A truly demonstrative example from the C library itself is the pair of functions in stdlib.h that do array search and sort, bsearch() and qsort(). Their C signatures would basically look like the following in Cifl (adapted from C99 sec 7.20.5, param names changed for clarity):

def bsearch(
	key : @val ref[void],
	array : @val ref[void],
	array_length : size_t,
	array_element_size : size_t,
	compar : def @raw (@val ref[void], @val ref[void]) : int
) : ref[void] { ... }

def qsort(
	array : @val ref[void],
	array_length : size_t,
	array_element_size : size_t,
	compar : def @raw (@val ref[void], @val ref[void]) : int
) : void { ... }

The language of the spec states that array points to an array of array_length elements, of which each is array_element_size bytes. key, where present, points to an object which could be equal to an element of array. The type of compar accepts two pointers to elements of array (qsort()) or key and one element of array (bsearch()).

Since all of these things refer to the same element type, it would be nice to have Cifl type-check them for us. Refer now to these rewritten definitions:

def bsearch[T](
	key : @val ref[T],
	array : @val ref[T],
	array_length : size_t,
	array_element_size : size_t = sizeof[T],
	compar : def @raw (@val ref[T], @val ref[T]) : int
) : ref[T] { ... }

def qsort[T](
	array : @val ref[T],
	array_length : size_t,
	array_element_size : size_t = sizeof[T],
	compar : def @raw (@val ref[T], @val ref[T]) : int
) : void { ... }

In general, using these functions should produce exactly the same code as before when used properly, but compilation will fail if the types are not consistent, even if the same code would compile in raw C.

For type erasure to work, a type parameter must have certain variances with the types used. C doesn't provide a great deal of built-in type polymorphism, and Cifl embraces this to a degree.

For purposes of type erasure, a void pointer (ref[void]) is a supertype of any data (non-function) pointer type.
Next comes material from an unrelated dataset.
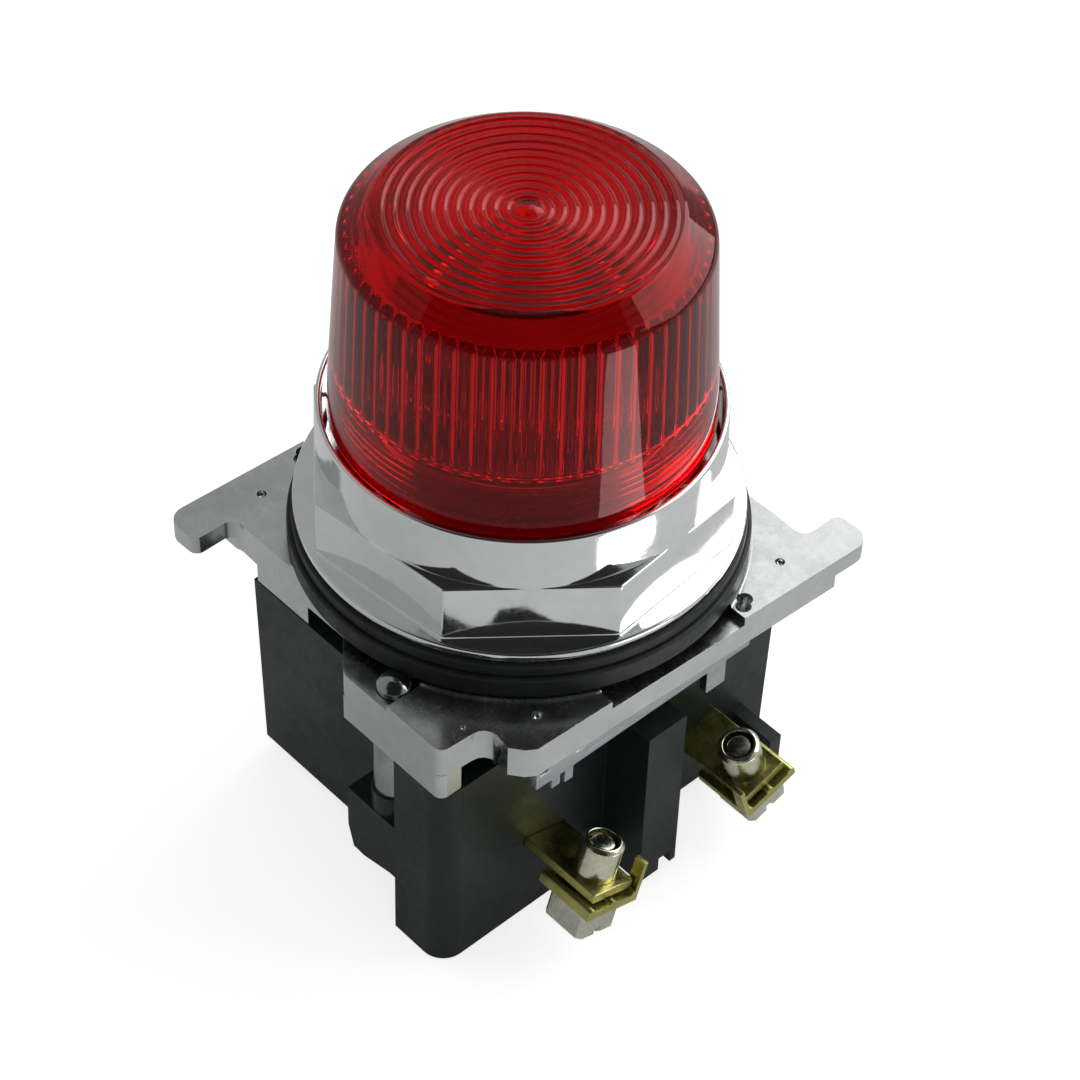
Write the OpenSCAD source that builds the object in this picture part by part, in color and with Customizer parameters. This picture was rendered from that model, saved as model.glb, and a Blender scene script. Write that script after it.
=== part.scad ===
// Panel pilot light: red lens, chrome octagonal bezel nut, die-cast base, lamp block with two wire clamps.
// Origin: on the lens axis, at the face of the rear gasket that seats on the back of the panel.
// +Z runs out through the lens, +X towards the wire terminals.

/* [Lens] */
// outside diameter of the lens at its open end
lens_base_d = 37.5; // [36:0.1:37.8]
// outside diameter of the lens at the foot of its rounded shoulder
lens_top_d = 34.9; // [33:0.1:36]
// diameter of the ringed disc on top of the lens
lens_disc_d = 28.4; // [26:0.1:29]
// height of the lens top above the panel seat
lens_top_z = 38.0; // [36:0.1:44]
// wall thickness of the lens
lens_wall = 2.1; // [1.6:0.1:2.6]

/* [Nut] */
// across-flats size of the octagonal nut
nut_af = 40.0; // [39.6:0.1:41]
// diameter of the round flange of the nut
flange_d = 44.6; // [44:0.1:46]
// height of the octagonal part of the nut
nut_oct_h = 6.6; // [5:0.1:7]
// height of the nut rim above the panel seat
nut_rim_z = 15.3; // [14.8:0.1:16]

/* [Gaskets] */
// thickness of the gasket under the nut
front_gasket_t = 1.5; // [1:0.1:2]
// thickness of the gasket on the base
rear_gasket_t = 2.4; // [1.6:0.1:3]
// outside diameter of the rear gasket
gasket_d = 45.9; // [45:0.1:46.4]

/* [Barrel] */
// outside diameter of the threaded barrel that passes the panel hole
barrel_d = 29.8; // [29.4:0.05:30]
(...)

Data pointer types are the most natural targets since they are the most freely converted. bsearch() and qsort() above are an example of this usage.

If types other than data pointers are among the possibilities, a union will need to be used to enumerate the possibilities, resulting in semi-generic code (generic code whose instantiation possibilities are finite).

union SomeNumberType(int, long, double);

// With no generics, any combination of types can be added.
// The return value may also be any type in the union.
def addAnyTwo(a : SomeNumberType, b : SomeNumberType) : SomeNumberType { ... }

// With generics, it's possible to fix the types of the arguments
// and the result to be the same.
def addSameTypedTwo[T <: SomeNumberType](a : T, b : T) : T { ... }

Interface polymorphism could be useful here.

Objects and interfaces

Cifl will implement an object system that is in many ways more simplistic than others that are familiar.

  • A closure is conceptually a pair consisting of an implementation function and a context.
    • In C, this is likely to be implemented as a structure containing a void* (the context) and a function pointer (the implementation) that accepts the context as its first parameter.
    • If the closure's context is counted or disposable, the closure itself might be as well, or it may simply be understood that, since the function pointer is never disposable, the context pointer itself should be counted instead.
  • An object is an aggregate of closures.
    • An object is likely to be counted and to own a reference to each of its closures.
    • Because the methods are implemented as closures,
      • There is no single "this" object. The context of the object's methods is the lexical context where they were instantiated.
      • The thing called the "object" is a table of closures which do not necessarily depend on it. A method can usually be arbitrarily detached to be used as a closure or even aggregated into other objects.
  • A trait is a set of method signatures declared in the same place.
    • A trait may be fully unimplemented, like a Java interface.
    • A trait may also be partially or fully implemented, like a Scala interface.
    • An object does not simply claim to implement a trait; when implementing methods, it supplies the qualified names (using import where handy) of the interface methods. From there, the system determines whether this is sufficient.
    • Two traits may be composed into a third trait. If a method name conflicts between the two, the code must explicitly either rename (to keep exposed) or exclude one of the implementations; the other then fulfills the contract for both traits being combined.
      • This does not establish a parent-child relationship. In fact, any object that implements the first two traits (and any renamed methods) also implements the third.
      • Since conflicts are explicitly resolved, no resolution order is necessary.
    • A trait may be reduced to a subset of its methods.
      • For example, a trait A may be reduced to a trait B by specifying which methods to keep (or, equivalently, which to omit). Any A is automatically a B.
    • A parameter expecting an object specifies its type by trait. Any object implementing all of the methods in the trait, no matter in which way or order those methods are derived, implements the trait itself.
      • For example, assuming no renames, say trait X aggregates A and B, trait Y aggregates C and D, and trait Z aggregates A, B, C, and D directly (not by way of X or Y). In an inheritance-based system, a Z is not an X or a Y, but in this composition-based system, it is both an X (because it implements A and B) and a Y (because it implements C and D).
  • An object that properly implements all methods of a trait can be used as an "object" of that trait.
    • Behind the scenes, if the object is not already in the expected structure/layout, the program may copy the applicable closure pointers into an empty structure. There's also some possibility that an object is an array of closures with a different lookup table depending on the trait being used, which would involve less up-front copying but more work each (new) member access.

Syntax for this is very much pending.